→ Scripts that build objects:
━━━━━━━━━━━━━━━━

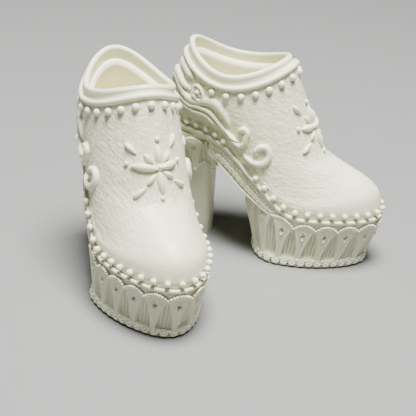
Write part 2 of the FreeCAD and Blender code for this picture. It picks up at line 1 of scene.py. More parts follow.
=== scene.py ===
"""A pair of doll-size platform ankle boots, cast in ivory resin, as a finished visual model.

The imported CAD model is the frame. Each boot is worked out in its own frame in millimetres,
x towards the toe, y to the wearer's left and z up, as a right boot. It is then set down
where the CAD boots stand; the left boot is the mirror image.
"""
import itertools
from math import atan2, cos, pi, radians, sin

import bpy
import numpy as np
from mathutils import Matrix, Vector


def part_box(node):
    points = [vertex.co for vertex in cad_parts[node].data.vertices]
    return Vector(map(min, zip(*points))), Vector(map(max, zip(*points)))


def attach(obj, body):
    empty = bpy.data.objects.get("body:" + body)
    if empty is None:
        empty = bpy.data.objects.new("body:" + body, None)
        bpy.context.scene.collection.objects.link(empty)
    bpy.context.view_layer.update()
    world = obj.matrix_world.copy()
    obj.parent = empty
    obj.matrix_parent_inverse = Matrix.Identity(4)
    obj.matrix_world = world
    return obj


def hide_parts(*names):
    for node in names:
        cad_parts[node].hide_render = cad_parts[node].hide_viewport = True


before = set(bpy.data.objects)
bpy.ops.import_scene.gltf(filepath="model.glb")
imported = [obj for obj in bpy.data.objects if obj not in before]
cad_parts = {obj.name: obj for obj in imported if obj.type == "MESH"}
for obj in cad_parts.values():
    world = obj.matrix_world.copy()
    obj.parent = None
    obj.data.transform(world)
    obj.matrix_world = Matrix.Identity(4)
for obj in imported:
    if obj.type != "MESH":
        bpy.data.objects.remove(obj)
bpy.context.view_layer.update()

# ---- sizes, in millimetres

PLATFORM_HEIGHT = 11.6   # floor to the foot bed under the ball
ARCH_RISE = 14.6         # how much higher the foot bed is at the heel
TOE_SWING = 0.2          # how far the toe leans to the inner side
TOE_POINT = 0.1          # share of its width that the toe loses towards its tip
BACK_POINT = 0.12        # and that the counter loses towards the back
BALL_X = 30.0            # where the foot bed starts to climb
SEAT_X = 5.0             # where it levels out over the heel
BREAST_X = 7.5           # where the bridge meets the heel
SHELL_WALL = 1.1
LINING_WALL = 0.6
WELT_THICK = 1.2
SHANK_THICK = 3.2
SHANK_RUN = 14.0         # from the ball back to where the bridge has its full depth
OUTSOLE_THICK = 0.9
SPAN = PLATFORM_HEIGHT - WELT_THICK - OUTSOLE_THICK  # height of the platform's wall

# Places on the upper: how far up, from 0 at the welt to 1 at the rim, and how far round
# from the toe, in radians.
LEDGE_AT = 0.912
ROLL_AT = 0.915
HUB_AT = 0.64
HUB_T = 0.07             # the star sits a little to the inner side of the toe line
ROSETTE_AT = 0.745
ROSETTE_T = 2.12
HOOKS_FROM = 1.84        # the welt's pearls leave this stretch round bare
HOOKS_TO = 2.06

# Closed outlines of the upper, welt to rim. Each gives the toe's x and its height over
# the foot bed, the middle's x, half-width and height, the back's x and height, and how
# far the outline has turned from following the foot bed to being an even saddle.
UPPER_OUTLINES = [
    (45.0, 0.0, 26.0, 10.5, 0.0, -2.6, 0.0, 0.0),
    (45.4, 2.0, 26.0, 10.9, 1.6, -3.0, 1.4, 0.0),
    (44.4, 5.3, 25.0, 10.9, 2.9, -3.5, 2.4, 0.1),
    (41.5, 7.7, 23.0, 10.6, 3.5, -3.9, 3.9, 0.3),
    (36.4, 9.8, 20.0, 10.3, 4.8, -4.2, 5.6, 0.6),
    (32.2, 11.8, 17.0, 10.1, 6.1, -4.2, 7.2, 0.85),
    (29.7, 16.0, 14.5, 10.0, 7.6, -3.8, 9.0, 1.0),
    (27.0, 21.1, 12.5, 9.9, 9.6, -2.8, 11.3, 1.0),
    (24.6, 25.6, 11.0, 9.6, 11.9, -1.4, 13.7, 1.0),
    (23.2, 27.9, 10.4, 9.35, 13.3, -0.7, 15.6, 1.0),
    (21.3, 28.9, 10.4, 9.2, 15.7, -0.2, 18.5, 1.0),
]

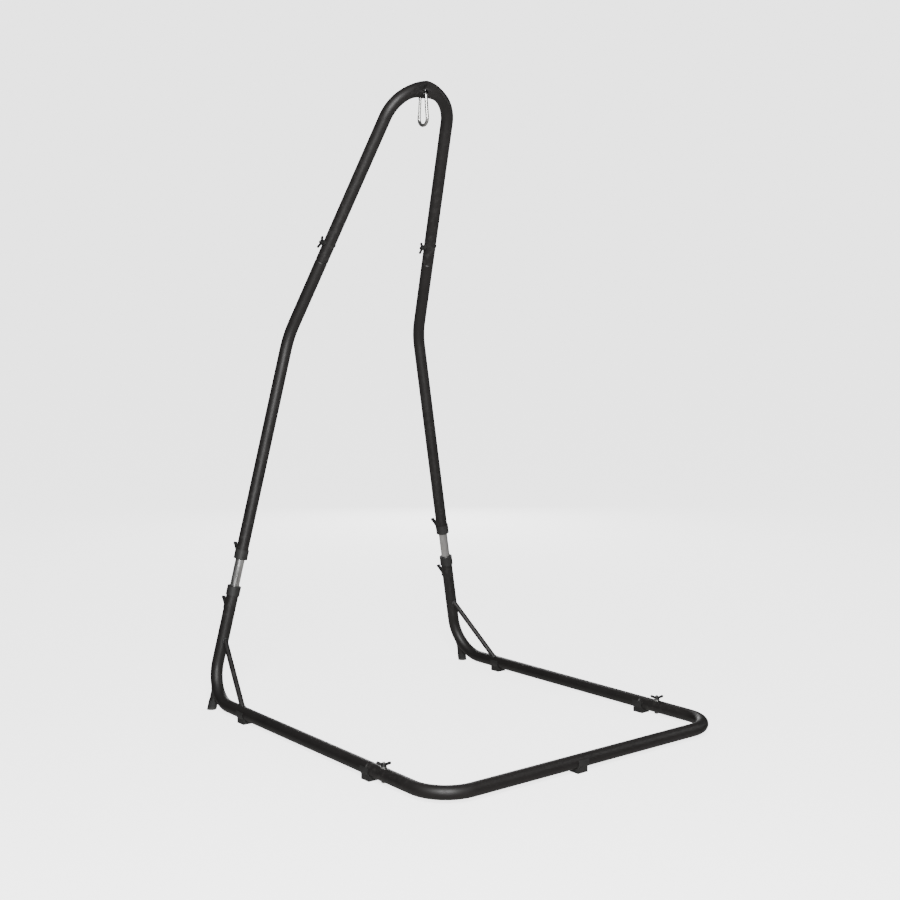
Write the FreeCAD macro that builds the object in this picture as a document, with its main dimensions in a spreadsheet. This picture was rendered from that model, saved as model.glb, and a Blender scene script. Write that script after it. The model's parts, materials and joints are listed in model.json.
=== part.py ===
import FreeCAD, Part

import math
import os

import Sketcher

# A hanging-chair stand of bent steel tube, in millimetres.
# X runs from the left leg to the right leg, Y to the rear, Z up.
# The origin is on the floor, below the middle of the stand.

DIMENSIONS = {
    # tube stock
    "tube_diameter": 42,
    "tube_wall": 1.5,
    "inner_tube_diameter": 32,
    "inner_tube_wall": 1.5,
    "inner_tube_length": 340,
    # swaged tube ends that slide into the next tube
    "spigot_diameter": 36,
    "spigot_length": 100,
    "swage_length": 5,
    "shoulder_gap": 0.5,
    # plan of the base, between the corners of the tube axes
    "axis_height": 32.8,
    "rear_half_width": 550.5,
    "front_half_width": 577.2,
    "base_depth": 1310,
    "rear_corner_y": 654.2,
    "rear_bend_radius": 123,
    "front_bend_radius": 117,
    "rail_joint": 983,
    # legs: how far each part leans per metre of height
    "leg_inward_lean": 217.9,
    "leg_forward_lean": 86.2,
    "top_inward_lean": 211.7,
    "top_forward_lean": 505.1,
    "leg_bend_height": 1245,
    "leg_bend_radius": 240,
    "lower_tube_end": 397,
    "upper_tube_end": 498,
    "leg_joint": 290,
    # top arch and its pressed flat middle
    "arch_radius": 130.6,
    "flat_reach": 32,
    "flat_half_height": 30.2,
    "flat_power": 1.3,
    "hanger_hole_diameter": 18,
    "hanger_hole_drop": 8,
    # fasteners
    "bolt_offset": 63,
    "bolt_diameter": 8,
    "bolt_hole_diameter": 8.6,
    "spigot_hole_diameter": 9.2,
    "bolt_head_diameter": 16,
    "bolt_head_height": 4.5,
    "bolt_crown_share": 0.6,
    "bolt_rim_share": 0.4,
    "bolt_chamfer": 1,
    "bolt_end": 38,
    "leg_bolt_end": 42,
    "washer_diameter": 19,
    "washer_bore": 8.4,
    "washer_top": 24.5,
    "leg_washer_top": 28.5,
    "washer_skirt": 3,
    "nut_bore": 8.12,
    "nut_base_diameter": 16,
    "nut_top_diameter": 13,
    "nut_height": 10,
    "nut_flange": 1.5,
    "base_nut_turn": -39,
    "wing_tip_radius": 4.4,
    "wing_reach": 17.5,
    "wing_rise": 10.2,
    "wing_thickness": 3,
    "wing_low_angle": -75,
    "wing_high_angle": 105,
    "wing_root_inset": 0.6,
    # braces, stub feet and saddles
    "brace_diameter": 18,
    "brace_foot": 235,
    "brace_head": 224,
    "stub_diameter": 30,
    "stub_wall": 1.5,
    "stub_offset": 25,
    "stub_start": 55,
    "stub_clearance": 9.4,
    "cap_wall": 1.2,
    "cap_depth": 22,
    "cap_sole": 18,
    "saddle_length": 40,
    "saddle_wall": 3,
    "saddle_bore_gap": 0.05,
    "saddle_foot_width": 36,
    "saddle_wrap": 22,
    "rear_saddle": 240,
    "joint_saddle": 975,
    "front_saddle_x": -44,
    # collars on the ends of the telescoping tubes
    "collar_diameter": 47.6,
    "collar_length": 34,
    "collar_lip": 3,
    "collar_gap": 0.1,
    "collar_chamfer": 1,
    "notch_gap": 0.5,
    "bushing_bore": 33.4,
    # clamp levers
    "lever_pivot": 26,
    "lever_width": 10,
    "lever_hub_radius": 6,
    "lever_neck_radius": 3.3,
    "lever_knob_radius": 5,
    "lever_rise": 22,
    "lever_reach": 27,
    "cam_radius": 6.4,
    "cam_reach": 9.4,
    "pin_diameter": 5,
    "pin_hole_diameter": 5.1,
    "pin_length": 17,
    "bracket_wall": 2.6,
    "bracket_gap": 0.4,
    "bracket_length": 24,
    "bracket_top": 30,
    "bracket_web": 3,
    "window_length": 22,
    "lower_pivot_drop": 72,
    "upper_pivot_rise": 20,
    # snap hook
    "hook_wire": 11,
    "hook_top_radius": 15,
    "hook_bottom_radius": 22,
    "hook_centres": 72,
    "hook_tilt": 26.8,
    "gate_diameter": 9,
    "gate_start": 12,
    "gate_end": 60,
    "gate_top_gap": 2.5,
    "gate_nose_gap": 0.5,
    "gate_tongue": 4.4,
    "gate_slot": 5.2,
    "gate_slot_back": 3.75,
    "gate_pin_diameter": 3,
    "gate_pin_place": 6,
}

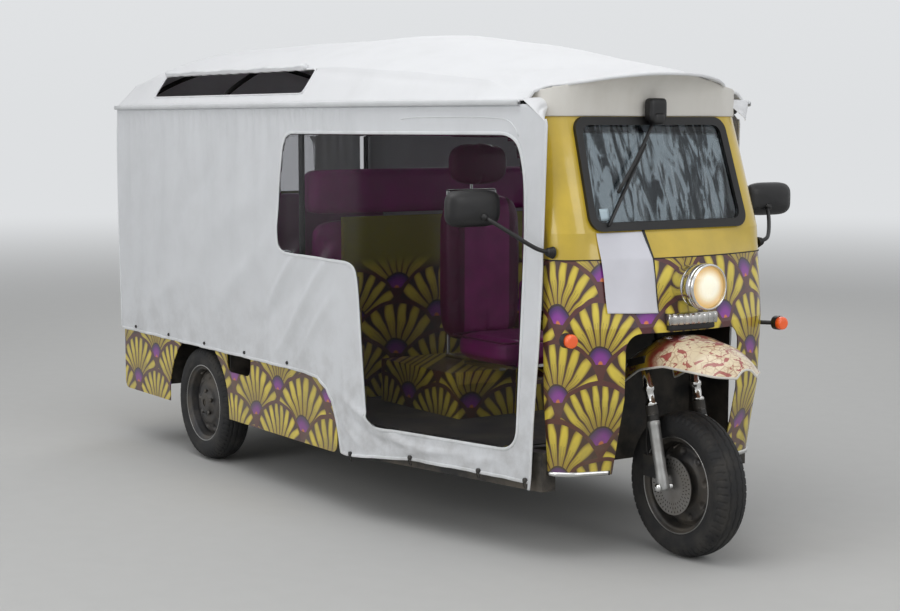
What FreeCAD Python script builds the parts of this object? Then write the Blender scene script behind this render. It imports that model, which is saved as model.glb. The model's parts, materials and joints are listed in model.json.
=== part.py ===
import FreeCAD, Part
import math
import os

# Three-wheeled passenger taxi. X points forward, Y to the vehicle's left, Z up, millimetres.
# The origin lies on the ground in the middle of the overall length and width.

V = FreeCAD.Vector

# Overall
front_tip_x = 1970.0
rear_tip_x = -1970.0
clearance = 0.3
sheet = 4.0

# Wheels
wheel_radius = 270.0
tyre_width = 136.0
rim_lip_radius = 180.0
rim_width = 116.0
tyre_crown = 12.0
front_axle_x = 1665.0
rear_axle_x = -1015.0
hub_radius = 46.0
axle_radius = 9.0
stub_radius = 16.0
hub_fit = 0.05

# Steering
rake_deg = 14.5
steer_setback = 38.0
leg_spacing_half = 115.0
leg_radius = 24.0
stanchion_radius = 17.0
leg_length = 265.0
yoke_height = 715.0
yoke_thick = 26.0
stem_radius = 16.0
head_tube_radius = 30.0
bar_height = 1012.0
head_tube_top = bar_height - 27.0
head_tube_bottom = head_tube_top - 100.0
bar_radius = 12.0
bar_half = 340.0
bar_sweep = 120.0
grip_radius = 17.0
grip_length = 120.0

# Body heights above the ground
sill_low = 240.0
floor_top = 400.0
floor_thick = 3.0
nose_low = 316.0
belt = bar_height + 93.0
screen_low = belt + 100.0
screen_base_x = 1550.0
screen_base_z = screen_low - 5.0
screen_lean_deg = 18.2
rail_height = 1676.0
surround_top = rail_height - 44.0
screen_high = surround_top - 17.0
crown_rise = 294.0
crown = rail_height + crown_rise
tub_top = 1020.0

# Body widths, each a half
nose_half = 500.0
tub_half = 704.0
rear_track_half = tub_half - 82.0
curtain_half = tub_half + 16.0
curtain_front_half = nose_half + 22.0
well_half = 270.0
well_top = head_tube_bottom - 47.0

# Body stations along X
curtain_front_x = 1465.0
curtain_wide_x = 525.0
curtain_rear_x = -1876.0
nose_rear_x = 1440.0
tub_front_x = 300.0
tub_rear_x = -1880.0
bulkhead_x = -45.0
bulkhead_top = 1190.0
seat_box_front_x = 670.0
doorway_front_x = -450.0
doorway_rear_x = -700.0

# Chassis
rail_half = tub_half * 5.0 / 11.0
rail_wide = 40.0
rail_tall = 60.0
rail_front_x = 1325.0
axle_tube_radius = 38.0
drum_radius = 118.0
spring_half = rail_half + 80.0
spring_wide = 55.0
spring_reach = 440.0
arch_gap = 52.0
bumper_radius = 22.0
tow_plate = 12.0
tow_hole_radius = 13.0
outrigger_stations = (1285.0, 700.0, bulkhead_x, -500.0, -1560.0, -1800.0)
sill_outer = 24.0
sill_inner = 84.0

# Seats
cushion_bottom = 610.0
cushion_top = 715.0
bench_half = tub_half - 94.0
bench_back_x = -1530.0
bench_front_x = -915.0
bench_facing_x = -495.0
bench_setback = 20.0
board_thick = 12.0
driver_half = 210.0
driver_front_x = 790.0
driver_rear_x = 375.0
back_low = 650.0
back_high = 1300.0
head_low = 1325.0
head_high = 1510.0
head_half = 150.0
seat_back_x = 243.0
seat_tube_radius = 10.0
pad_top = 1408.0
bench_back_top = 1245.0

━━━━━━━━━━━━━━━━

→ PROBLEM DESCRIPTION:
Return each line where "picture" shows up.

→ THE RESULT:
Write part 2 of the FreeCAD and Blender code for this picture. It picks up at line 1 of scene.py. More parts follow.
Write the FreeCAD macro that builds the object in this picture as a document, with its main dimensions in a spreadsheet. This picture was rendered from that model, saved as model.glb, and a Blender scene script. Write that script after it. The model's parts, materials and joints are listed in model.json.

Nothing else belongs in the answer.